▸ **Job**
Reproduce the lines from the one bearing "carburettor();" through the one bearing "record = json.load(file)", inclusive. Copy them exactly; include no other line.

Scripts that build objects:
++++++
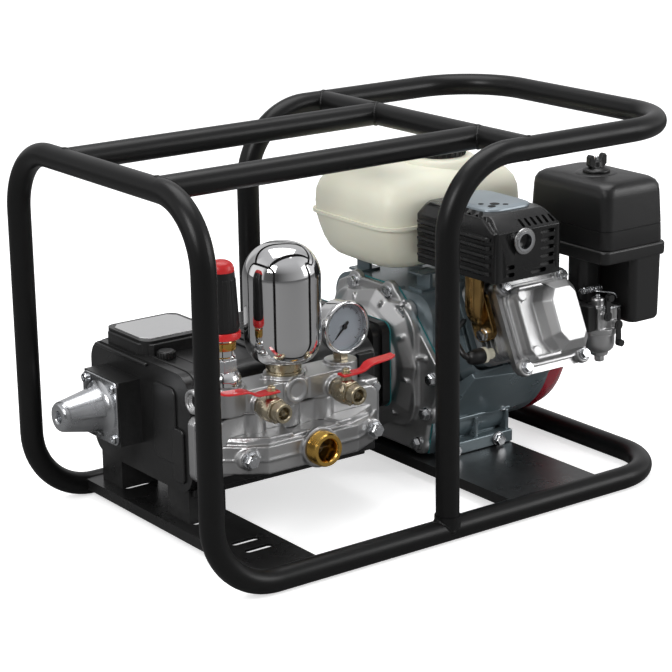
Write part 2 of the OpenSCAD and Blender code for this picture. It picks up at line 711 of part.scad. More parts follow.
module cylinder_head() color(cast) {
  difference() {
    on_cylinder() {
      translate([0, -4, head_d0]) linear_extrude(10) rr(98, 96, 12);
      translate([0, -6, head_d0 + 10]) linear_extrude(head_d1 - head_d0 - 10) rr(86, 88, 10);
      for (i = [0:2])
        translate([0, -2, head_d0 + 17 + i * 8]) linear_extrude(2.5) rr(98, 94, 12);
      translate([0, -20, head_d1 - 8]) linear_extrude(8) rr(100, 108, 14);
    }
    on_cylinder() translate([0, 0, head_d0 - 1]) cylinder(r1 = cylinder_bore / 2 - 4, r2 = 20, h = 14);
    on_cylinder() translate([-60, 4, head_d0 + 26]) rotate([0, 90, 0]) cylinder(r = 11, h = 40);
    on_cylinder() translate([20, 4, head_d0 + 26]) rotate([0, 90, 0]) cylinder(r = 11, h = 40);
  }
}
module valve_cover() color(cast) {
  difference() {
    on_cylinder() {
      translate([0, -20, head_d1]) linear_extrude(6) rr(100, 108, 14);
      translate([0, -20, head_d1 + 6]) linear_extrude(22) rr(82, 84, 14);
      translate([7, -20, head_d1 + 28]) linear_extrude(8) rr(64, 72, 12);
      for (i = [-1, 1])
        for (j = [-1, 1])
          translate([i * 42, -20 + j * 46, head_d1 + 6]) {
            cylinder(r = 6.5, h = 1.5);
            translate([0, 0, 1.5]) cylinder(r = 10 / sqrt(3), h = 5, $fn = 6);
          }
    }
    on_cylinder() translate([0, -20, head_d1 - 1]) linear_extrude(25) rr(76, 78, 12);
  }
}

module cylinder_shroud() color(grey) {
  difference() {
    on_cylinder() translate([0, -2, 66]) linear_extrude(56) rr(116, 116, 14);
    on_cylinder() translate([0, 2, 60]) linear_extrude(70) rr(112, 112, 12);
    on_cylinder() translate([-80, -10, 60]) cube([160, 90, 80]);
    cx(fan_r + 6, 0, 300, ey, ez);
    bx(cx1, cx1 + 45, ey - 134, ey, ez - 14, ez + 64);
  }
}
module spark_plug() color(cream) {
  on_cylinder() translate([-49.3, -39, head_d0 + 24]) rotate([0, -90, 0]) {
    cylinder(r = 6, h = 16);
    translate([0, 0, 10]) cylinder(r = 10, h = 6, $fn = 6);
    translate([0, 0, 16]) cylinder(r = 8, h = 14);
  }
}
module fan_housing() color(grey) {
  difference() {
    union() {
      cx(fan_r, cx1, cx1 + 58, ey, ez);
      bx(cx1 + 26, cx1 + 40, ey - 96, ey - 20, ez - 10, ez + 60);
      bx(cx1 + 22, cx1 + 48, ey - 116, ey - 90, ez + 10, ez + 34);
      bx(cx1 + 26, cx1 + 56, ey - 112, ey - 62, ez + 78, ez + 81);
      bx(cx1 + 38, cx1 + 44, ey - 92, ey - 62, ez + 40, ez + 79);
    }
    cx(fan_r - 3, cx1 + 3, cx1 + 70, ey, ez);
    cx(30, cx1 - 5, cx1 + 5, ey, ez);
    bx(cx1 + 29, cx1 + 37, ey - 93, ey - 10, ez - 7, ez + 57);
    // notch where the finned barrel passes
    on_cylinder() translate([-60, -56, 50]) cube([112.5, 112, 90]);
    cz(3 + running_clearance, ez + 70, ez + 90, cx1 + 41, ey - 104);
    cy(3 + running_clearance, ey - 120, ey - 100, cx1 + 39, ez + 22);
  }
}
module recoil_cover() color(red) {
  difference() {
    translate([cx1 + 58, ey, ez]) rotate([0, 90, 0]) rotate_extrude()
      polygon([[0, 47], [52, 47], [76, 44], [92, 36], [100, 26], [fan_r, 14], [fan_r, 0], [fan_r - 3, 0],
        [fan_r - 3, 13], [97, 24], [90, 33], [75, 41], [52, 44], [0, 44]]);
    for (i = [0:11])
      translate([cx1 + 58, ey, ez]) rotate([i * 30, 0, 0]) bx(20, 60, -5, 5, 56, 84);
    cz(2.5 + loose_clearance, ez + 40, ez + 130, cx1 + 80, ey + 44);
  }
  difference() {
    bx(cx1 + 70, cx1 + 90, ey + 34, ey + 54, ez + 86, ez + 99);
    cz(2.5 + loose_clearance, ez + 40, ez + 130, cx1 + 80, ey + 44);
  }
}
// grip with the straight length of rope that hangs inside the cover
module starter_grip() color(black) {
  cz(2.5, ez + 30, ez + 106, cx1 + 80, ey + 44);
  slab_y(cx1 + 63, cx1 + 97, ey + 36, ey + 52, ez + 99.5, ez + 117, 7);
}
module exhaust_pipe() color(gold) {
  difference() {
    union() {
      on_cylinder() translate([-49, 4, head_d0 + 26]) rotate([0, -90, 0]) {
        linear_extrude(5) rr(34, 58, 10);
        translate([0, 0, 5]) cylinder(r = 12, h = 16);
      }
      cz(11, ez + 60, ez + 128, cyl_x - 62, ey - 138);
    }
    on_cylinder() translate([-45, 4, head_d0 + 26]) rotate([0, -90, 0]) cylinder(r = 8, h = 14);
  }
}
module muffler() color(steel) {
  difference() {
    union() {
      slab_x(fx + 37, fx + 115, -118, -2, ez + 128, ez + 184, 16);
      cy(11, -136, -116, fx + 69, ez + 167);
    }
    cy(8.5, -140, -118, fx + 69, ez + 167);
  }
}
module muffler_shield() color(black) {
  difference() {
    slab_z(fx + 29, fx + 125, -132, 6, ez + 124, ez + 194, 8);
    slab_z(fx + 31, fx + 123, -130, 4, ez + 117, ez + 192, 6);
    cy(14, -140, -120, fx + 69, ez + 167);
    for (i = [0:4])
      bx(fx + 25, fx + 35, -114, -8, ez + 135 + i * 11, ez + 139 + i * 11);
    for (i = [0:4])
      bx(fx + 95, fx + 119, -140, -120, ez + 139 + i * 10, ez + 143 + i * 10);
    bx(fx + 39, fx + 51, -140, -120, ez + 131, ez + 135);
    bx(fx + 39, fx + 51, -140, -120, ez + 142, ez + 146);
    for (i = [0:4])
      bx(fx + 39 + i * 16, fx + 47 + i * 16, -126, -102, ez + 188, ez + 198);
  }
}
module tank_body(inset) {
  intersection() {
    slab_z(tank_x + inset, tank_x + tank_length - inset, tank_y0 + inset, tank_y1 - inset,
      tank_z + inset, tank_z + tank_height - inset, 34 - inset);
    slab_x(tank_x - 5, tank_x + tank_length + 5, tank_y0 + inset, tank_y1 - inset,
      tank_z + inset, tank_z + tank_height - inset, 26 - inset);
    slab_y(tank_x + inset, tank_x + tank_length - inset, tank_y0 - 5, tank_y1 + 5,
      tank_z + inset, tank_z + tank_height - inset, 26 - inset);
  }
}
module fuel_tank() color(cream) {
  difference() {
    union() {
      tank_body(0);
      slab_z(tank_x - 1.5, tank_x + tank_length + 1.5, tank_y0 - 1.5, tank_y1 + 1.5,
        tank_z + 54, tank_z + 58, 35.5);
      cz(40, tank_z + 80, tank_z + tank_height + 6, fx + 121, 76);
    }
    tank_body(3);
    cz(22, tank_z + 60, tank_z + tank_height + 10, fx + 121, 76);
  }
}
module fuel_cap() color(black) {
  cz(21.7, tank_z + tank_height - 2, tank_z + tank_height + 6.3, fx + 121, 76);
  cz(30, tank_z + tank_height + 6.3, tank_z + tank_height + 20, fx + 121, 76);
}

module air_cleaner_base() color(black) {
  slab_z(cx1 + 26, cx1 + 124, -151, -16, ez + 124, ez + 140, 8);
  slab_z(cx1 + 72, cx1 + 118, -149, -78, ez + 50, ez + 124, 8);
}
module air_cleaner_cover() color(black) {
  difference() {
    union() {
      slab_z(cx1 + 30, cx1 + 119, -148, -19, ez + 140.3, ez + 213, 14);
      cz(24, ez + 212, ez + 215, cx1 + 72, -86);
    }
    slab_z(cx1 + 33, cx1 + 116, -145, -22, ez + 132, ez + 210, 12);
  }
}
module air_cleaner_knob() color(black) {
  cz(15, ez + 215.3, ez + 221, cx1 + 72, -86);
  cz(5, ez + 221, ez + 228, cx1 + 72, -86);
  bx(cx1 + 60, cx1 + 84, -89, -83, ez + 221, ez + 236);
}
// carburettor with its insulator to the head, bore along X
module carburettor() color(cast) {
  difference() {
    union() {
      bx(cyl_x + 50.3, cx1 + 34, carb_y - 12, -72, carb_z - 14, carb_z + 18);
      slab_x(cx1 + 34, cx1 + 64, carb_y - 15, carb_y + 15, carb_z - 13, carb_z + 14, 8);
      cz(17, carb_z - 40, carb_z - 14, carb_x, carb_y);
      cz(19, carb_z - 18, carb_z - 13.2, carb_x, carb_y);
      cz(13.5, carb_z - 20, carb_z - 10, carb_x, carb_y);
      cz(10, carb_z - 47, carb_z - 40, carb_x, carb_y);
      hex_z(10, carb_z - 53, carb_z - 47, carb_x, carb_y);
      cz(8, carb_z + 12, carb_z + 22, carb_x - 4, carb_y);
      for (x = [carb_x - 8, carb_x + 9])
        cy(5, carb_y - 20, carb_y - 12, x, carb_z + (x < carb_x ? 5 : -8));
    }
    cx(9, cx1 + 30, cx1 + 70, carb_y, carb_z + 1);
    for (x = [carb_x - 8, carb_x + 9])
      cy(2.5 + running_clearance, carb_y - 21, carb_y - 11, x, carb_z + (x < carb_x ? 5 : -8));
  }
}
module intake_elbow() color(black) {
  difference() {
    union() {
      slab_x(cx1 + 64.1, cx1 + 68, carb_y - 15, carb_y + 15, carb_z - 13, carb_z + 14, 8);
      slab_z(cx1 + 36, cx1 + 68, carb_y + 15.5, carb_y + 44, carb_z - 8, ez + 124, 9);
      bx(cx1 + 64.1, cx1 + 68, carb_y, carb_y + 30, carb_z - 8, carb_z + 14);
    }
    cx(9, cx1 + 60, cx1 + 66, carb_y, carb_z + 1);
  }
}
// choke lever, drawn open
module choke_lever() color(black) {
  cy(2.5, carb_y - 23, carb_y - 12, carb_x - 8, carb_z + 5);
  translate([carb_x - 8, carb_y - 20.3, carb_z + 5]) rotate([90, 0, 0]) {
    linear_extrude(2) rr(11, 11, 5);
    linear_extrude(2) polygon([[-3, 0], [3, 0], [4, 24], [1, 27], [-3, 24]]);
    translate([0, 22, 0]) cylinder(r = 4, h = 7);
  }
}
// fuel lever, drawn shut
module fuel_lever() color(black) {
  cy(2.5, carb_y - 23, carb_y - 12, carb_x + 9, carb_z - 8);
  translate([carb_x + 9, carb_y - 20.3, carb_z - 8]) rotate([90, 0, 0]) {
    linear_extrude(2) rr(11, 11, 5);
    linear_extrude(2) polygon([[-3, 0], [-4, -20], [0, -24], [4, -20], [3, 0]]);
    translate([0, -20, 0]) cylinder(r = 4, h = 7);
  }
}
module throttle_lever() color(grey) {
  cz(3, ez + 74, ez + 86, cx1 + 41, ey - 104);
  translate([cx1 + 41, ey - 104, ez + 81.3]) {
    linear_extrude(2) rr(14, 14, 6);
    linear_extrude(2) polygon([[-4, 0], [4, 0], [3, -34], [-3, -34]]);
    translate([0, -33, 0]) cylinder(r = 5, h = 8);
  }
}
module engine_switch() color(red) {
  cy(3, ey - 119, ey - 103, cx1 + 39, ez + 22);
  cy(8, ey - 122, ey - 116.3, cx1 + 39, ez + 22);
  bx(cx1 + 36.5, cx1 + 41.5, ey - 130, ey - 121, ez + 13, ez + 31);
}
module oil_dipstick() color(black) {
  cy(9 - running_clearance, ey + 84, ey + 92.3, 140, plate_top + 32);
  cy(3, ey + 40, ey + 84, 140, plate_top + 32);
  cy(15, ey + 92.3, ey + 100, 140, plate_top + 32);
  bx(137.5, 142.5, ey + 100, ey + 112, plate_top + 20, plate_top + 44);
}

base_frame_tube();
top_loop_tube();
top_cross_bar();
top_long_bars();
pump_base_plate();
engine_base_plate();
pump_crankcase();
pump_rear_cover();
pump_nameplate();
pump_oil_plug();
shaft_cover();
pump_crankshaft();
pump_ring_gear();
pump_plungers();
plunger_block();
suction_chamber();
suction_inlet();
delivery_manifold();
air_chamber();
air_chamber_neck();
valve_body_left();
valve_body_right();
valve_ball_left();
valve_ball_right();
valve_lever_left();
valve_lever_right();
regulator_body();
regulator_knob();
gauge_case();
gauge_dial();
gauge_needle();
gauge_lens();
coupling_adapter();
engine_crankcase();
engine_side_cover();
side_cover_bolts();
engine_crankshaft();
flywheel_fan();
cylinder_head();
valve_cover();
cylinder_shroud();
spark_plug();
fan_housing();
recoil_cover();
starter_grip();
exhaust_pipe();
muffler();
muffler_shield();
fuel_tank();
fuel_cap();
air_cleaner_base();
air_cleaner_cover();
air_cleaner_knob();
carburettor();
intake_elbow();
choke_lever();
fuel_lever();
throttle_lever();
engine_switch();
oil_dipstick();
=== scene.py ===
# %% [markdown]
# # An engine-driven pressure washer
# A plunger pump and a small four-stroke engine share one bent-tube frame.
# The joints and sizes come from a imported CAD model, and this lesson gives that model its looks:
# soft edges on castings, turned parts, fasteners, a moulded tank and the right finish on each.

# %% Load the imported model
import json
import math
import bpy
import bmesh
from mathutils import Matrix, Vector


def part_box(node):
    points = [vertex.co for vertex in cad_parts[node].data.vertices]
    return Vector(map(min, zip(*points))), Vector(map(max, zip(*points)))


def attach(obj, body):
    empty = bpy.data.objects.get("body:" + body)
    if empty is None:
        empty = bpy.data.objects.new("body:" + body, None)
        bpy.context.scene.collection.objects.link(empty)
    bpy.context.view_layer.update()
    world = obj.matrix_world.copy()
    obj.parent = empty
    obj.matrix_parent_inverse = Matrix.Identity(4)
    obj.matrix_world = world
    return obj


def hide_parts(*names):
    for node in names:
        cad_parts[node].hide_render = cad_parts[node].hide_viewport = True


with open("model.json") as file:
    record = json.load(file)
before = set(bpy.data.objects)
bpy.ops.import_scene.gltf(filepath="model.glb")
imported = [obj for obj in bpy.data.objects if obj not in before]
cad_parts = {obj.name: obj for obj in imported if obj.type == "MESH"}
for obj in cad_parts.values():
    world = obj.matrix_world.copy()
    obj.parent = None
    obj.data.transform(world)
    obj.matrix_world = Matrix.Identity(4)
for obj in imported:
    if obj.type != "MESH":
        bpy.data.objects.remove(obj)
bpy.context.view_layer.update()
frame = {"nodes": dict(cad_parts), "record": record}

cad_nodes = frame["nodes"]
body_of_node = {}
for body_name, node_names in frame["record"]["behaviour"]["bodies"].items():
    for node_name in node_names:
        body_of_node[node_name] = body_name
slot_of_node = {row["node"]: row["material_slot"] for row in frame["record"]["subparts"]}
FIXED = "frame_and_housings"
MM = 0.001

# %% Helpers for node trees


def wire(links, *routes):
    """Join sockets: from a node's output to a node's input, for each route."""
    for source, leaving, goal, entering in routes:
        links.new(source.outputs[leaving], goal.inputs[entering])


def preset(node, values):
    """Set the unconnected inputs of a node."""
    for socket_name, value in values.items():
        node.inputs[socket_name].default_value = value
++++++
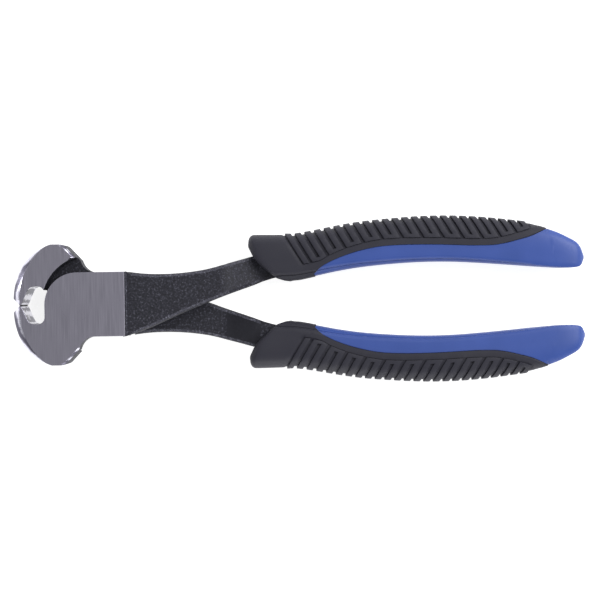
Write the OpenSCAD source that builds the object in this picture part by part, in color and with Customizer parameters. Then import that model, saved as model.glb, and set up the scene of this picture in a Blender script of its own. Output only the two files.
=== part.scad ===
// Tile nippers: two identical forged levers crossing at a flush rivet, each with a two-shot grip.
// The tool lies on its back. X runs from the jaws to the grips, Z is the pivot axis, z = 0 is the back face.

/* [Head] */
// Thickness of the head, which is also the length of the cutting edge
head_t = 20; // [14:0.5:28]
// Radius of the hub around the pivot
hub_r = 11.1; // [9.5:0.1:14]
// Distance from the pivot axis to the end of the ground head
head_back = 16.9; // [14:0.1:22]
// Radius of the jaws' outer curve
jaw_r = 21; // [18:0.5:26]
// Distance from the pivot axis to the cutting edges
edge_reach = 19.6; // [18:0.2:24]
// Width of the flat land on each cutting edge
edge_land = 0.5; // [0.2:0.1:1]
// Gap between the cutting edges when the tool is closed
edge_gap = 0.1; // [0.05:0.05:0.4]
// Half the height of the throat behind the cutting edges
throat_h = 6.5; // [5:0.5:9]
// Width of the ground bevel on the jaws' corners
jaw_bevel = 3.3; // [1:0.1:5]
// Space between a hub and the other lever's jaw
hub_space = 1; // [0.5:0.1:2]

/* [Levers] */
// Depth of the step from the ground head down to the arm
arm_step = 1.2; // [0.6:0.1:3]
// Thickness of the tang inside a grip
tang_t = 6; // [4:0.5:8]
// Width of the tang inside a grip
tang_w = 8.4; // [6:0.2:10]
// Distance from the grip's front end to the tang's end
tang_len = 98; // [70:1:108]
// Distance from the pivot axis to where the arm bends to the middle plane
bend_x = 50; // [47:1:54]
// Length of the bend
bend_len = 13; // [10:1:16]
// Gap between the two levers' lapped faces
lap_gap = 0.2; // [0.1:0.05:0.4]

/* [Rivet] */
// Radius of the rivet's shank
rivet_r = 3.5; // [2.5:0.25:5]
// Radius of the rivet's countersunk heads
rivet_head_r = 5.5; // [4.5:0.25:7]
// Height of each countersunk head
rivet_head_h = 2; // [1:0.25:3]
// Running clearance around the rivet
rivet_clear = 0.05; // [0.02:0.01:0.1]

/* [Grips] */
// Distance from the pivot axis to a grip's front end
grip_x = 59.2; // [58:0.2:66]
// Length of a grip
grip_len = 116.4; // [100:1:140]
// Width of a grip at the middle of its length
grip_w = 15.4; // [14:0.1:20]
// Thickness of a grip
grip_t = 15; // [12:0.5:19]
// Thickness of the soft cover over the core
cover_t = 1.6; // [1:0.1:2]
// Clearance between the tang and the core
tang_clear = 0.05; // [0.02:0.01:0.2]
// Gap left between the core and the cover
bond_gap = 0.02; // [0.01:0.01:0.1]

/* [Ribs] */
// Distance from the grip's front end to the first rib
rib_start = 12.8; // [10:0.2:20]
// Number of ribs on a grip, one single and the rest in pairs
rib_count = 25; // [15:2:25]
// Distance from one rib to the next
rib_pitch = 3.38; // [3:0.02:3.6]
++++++
▸ **Exercise response**
carburettor();
intake_elbow();
choke_lever();
fuel_lever();
throttle_lever();
engine_switch();
oil_dipstick();
=== scene.py ===
# %% [markdown]
# # An engine-driven pressure washer
# A plunger pump and a small four-stroke engine share one bent-tube frame.
# The joints and sizes come from a imported CAD model, and this lesson gives that model its looks:
# soft edges on castings, turned parts, fasteners, a moulded tank and the right finish on each.

# %% Load the imported model
import json
import math
import bpy
import bmesh
from mathutils import Matrix, Vector


def part_box(node):
    points = [vertex.co for vertex in cad_parts[node].data.vertices]
    return Vector(map(min, zip(*points))), Vector(map(max, zip(*points)))


def attach(obj, body):
    empty = bpy.data.objects.get("body:" + body)
    if empty is None:
        empty = bpy.data.objects.new("body:" + body, None)
        bpy.context.scene.collection.objects.link(empty)
    bpy.context.view_layer.update()
    world = obj.matrix_world.copy()
    obj.parent = empty
    obj.matrix_parent_inverse = Matrix.Identity(4)
    obj.matrix_world = world
    return obj


def hide_parts(*names):
    for node in names:
        cad_parts[node].hide_render = cad_parts[node].hide_viewport = True


with open("model.json") as file:
    record = json.load(file)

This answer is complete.